Foods in Season During February and Their Benefits
This leafy-green contains vitamin K, which supports bone health and regulates blood. Arugula is a high antioxidant food that prevents cell damage and supports eye health. Use it as grain replacement in your diet instead of a bread bun or pasta to help promote weight loss. It's never too soon to start adding it to your diet, with its peppery taste you are sure to enjoy it!
Beets are great for boosting the immune system. They are high in vitamin C and may help lower your blood sugar. Beets also assist in the detoxifications by contributing to healthy blood and liver.
Broccoli, those tiny trees should be an addition to your diet right away if you’re trying to eat healthier. Broccoli contains antioxidants that can help fight skin damage. It also contains vitamin C, which helps boost immunity. Broccoli can even contribute to proper digestion and internal health.
One cup of cauliflower provides more nutrients than you can image. All those nutrients come with extensive benefits. Cauliflower contains large amounts of vitamin C, good for fighting inflammation. Indole-3-carbinol is a compound found in cauliflower also has anti-inflammatory properties. Cauliflower contains omega-3 which helps lower the chances of heart disease. It may also be able to regulate hormones and keep them at healthy levels.
Carrots are one of the most popular vegetables in the US. Luckily, they are super nutritious and easy to come by. They can help lower blood pressure because of their high potassium content. Carrots also have fiber, making them a good component in the digestive process.
Low in calories, high in nutrients- you should find a way to get more kale in your diet. Kale has more iron per calorie than a steak does. Iron is great because it helps move oxygen around your body and supporting cell growth. Kale is also great for cardiovascular support, which may prevent heart disease.
Adding lemons to your water tastes great and also has health benefits. Lemons can help with indigestion and constipation by helping to increase peristalsis. They also have strong antibacterial properties, which kill bacteria in the body.
These juicy fruits are great if you need some help with digestion. They have 18% of your daily fiber intake preventing constipation and regulating digestion. Antioxidants in pears fight free radicals that may cause damage to your cells. Pears also contain high levels of copper and iron, which can help to speed up your body’s healing process.

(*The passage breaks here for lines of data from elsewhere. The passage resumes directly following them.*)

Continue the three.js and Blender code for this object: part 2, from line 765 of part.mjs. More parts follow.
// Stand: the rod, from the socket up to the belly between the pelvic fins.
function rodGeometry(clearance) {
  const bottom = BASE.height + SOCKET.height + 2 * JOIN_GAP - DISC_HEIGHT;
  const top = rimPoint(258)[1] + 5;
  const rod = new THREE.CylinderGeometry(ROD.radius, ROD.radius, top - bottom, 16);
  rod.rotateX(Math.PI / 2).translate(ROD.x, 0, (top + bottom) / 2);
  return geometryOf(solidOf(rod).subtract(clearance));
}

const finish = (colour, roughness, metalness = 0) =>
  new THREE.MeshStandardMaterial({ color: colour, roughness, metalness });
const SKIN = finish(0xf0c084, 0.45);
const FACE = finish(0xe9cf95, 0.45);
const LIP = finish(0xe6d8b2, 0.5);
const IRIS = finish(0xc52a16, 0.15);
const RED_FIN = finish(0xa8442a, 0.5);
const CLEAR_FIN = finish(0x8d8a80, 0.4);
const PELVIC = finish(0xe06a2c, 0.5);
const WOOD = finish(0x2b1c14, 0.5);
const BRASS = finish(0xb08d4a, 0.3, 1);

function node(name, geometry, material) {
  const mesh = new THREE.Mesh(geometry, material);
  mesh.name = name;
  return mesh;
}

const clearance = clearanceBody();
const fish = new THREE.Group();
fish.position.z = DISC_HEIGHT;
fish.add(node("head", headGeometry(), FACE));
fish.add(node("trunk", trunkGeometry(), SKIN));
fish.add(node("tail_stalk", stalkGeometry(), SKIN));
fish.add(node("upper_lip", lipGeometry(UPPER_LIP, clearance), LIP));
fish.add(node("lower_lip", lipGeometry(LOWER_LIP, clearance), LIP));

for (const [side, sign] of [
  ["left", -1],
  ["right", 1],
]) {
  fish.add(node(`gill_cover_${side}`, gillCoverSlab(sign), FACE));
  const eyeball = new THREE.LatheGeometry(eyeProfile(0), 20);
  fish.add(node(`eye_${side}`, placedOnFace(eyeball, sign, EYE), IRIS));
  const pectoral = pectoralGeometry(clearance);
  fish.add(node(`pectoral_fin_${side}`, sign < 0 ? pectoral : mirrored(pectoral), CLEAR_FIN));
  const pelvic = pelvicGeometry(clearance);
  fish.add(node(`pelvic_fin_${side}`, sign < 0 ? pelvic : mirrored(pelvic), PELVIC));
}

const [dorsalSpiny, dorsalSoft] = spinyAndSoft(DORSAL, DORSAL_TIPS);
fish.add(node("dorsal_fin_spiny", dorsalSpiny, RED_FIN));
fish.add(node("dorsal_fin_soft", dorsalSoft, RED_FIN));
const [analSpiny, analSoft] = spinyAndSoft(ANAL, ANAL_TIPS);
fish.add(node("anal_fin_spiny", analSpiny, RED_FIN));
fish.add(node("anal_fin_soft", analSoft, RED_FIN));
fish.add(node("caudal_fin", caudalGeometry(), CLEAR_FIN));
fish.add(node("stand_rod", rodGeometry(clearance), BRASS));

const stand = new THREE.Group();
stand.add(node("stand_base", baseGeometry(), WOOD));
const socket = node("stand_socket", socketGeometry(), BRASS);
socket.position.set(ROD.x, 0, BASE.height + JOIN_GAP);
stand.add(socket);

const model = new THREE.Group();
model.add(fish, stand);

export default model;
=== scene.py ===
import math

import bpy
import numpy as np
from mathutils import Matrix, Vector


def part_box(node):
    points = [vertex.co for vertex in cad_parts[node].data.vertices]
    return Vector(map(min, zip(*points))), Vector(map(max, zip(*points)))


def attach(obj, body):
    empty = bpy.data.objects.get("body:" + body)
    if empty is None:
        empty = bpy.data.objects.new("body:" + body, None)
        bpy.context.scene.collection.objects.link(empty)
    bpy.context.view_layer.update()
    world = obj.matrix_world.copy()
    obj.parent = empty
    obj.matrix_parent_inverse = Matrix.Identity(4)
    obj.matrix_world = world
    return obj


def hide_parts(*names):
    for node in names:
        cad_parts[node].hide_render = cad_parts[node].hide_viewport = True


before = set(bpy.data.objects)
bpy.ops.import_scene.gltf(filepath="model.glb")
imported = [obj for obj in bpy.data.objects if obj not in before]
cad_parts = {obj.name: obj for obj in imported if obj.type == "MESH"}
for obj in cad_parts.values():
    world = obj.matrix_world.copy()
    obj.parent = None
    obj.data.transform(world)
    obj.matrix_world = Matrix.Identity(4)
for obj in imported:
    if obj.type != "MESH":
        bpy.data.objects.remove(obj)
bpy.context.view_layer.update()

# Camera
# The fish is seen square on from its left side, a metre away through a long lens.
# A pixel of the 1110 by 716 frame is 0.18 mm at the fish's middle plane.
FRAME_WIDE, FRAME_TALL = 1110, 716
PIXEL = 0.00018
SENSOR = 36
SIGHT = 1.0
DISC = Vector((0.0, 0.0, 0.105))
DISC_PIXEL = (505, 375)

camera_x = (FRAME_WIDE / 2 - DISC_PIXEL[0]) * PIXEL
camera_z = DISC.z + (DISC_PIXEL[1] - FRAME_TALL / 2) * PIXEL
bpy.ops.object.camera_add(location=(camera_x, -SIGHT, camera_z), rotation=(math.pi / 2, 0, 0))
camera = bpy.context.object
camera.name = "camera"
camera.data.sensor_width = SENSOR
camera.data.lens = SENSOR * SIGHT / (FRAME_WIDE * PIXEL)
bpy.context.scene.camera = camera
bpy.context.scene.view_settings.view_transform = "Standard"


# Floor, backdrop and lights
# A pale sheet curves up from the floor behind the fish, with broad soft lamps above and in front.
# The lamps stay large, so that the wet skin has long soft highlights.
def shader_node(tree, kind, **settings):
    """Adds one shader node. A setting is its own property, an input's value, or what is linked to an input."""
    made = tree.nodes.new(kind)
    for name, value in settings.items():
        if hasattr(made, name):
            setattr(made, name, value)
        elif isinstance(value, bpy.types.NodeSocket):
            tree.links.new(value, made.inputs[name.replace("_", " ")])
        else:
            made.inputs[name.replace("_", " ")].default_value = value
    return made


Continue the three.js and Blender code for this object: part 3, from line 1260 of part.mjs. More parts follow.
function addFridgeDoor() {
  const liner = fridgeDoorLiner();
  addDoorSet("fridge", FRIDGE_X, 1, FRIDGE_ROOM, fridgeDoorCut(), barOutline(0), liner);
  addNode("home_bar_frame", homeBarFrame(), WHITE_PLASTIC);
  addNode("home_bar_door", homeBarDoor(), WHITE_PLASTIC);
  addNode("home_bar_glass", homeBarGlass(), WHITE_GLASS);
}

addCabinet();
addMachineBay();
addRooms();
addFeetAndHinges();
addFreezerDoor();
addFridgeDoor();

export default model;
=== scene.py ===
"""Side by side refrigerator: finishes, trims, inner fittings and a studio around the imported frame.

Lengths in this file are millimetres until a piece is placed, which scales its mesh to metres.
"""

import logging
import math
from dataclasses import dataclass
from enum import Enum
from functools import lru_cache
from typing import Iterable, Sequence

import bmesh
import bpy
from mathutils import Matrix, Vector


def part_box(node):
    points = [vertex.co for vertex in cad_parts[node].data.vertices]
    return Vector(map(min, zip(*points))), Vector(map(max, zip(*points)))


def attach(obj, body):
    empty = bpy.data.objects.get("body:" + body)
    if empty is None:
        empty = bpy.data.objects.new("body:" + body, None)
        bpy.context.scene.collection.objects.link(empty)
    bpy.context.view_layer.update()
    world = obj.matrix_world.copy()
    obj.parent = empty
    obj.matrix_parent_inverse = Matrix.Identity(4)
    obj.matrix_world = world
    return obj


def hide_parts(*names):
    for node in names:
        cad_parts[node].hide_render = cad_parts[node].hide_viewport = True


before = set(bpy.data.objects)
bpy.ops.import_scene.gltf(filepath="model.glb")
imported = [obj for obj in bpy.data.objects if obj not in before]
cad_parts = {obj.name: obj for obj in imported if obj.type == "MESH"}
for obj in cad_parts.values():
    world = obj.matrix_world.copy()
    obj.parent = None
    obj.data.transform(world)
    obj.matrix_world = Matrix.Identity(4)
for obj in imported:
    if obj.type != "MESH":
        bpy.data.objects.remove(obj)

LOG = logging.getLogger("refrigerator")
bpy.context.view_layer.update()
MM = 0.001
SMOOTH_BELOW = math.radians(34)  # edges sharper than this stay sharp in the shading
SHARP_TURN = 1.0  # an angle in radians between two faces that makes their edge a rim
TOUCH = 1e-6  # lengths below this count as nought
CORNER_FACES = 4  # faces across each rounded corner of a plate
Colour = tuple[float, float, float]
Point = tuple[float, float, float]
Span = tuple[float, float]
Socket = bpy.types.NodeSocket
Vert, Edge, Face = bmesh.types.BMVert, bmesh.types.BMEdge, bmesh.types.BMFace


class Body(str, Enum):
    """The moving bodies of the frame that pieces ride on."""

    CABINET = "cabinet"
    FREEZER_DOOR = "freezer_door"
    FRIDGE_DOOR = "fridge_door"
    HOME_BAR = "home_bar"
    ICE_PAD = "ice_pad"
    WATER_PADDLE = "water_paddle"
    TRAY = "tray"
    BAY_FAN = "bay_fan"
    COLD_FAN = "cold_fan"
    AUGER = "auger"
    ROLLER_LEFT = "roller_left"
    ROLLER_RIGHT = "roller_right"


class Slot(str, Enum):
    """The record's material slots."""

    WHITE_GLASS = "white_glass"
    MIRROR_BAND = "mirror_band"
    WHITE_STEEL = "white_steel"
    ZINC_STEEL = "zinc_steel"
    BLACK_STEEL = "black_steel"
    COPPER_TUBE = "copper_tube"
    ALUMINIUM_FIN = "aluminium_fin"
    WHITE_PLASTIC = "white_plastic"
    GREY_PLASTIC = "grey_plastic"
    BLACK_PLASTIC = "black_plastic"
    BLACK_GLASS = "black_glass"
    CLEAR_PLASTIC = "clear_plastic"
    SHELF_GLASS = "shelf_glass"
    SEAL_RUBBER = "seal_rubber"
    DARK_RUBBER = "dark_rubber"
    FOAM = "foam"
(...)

These celery-stalk like vegetables are quite sour despite their appearance. Rhubarb is often prepared with honey or served as a preserve with fruit. This vegetable has 45% of the daily value of vitamin K. Vitamin K is good for bone health and supports brain function. Another vitamin at work here is vitamin A, it supports skin health and mucous membranes.
All these foods are in season now and have benefits that your body will be happy to receive. What better way to enjoy the changing season than with new recipes and new ingredients. Working with seasonal fruits and vegetables is a great way to spend time in the kitchen. Use this time to bond with yourself for some me-time, or with family. You can have fun experimenting with new recipes while creating new dishes to share.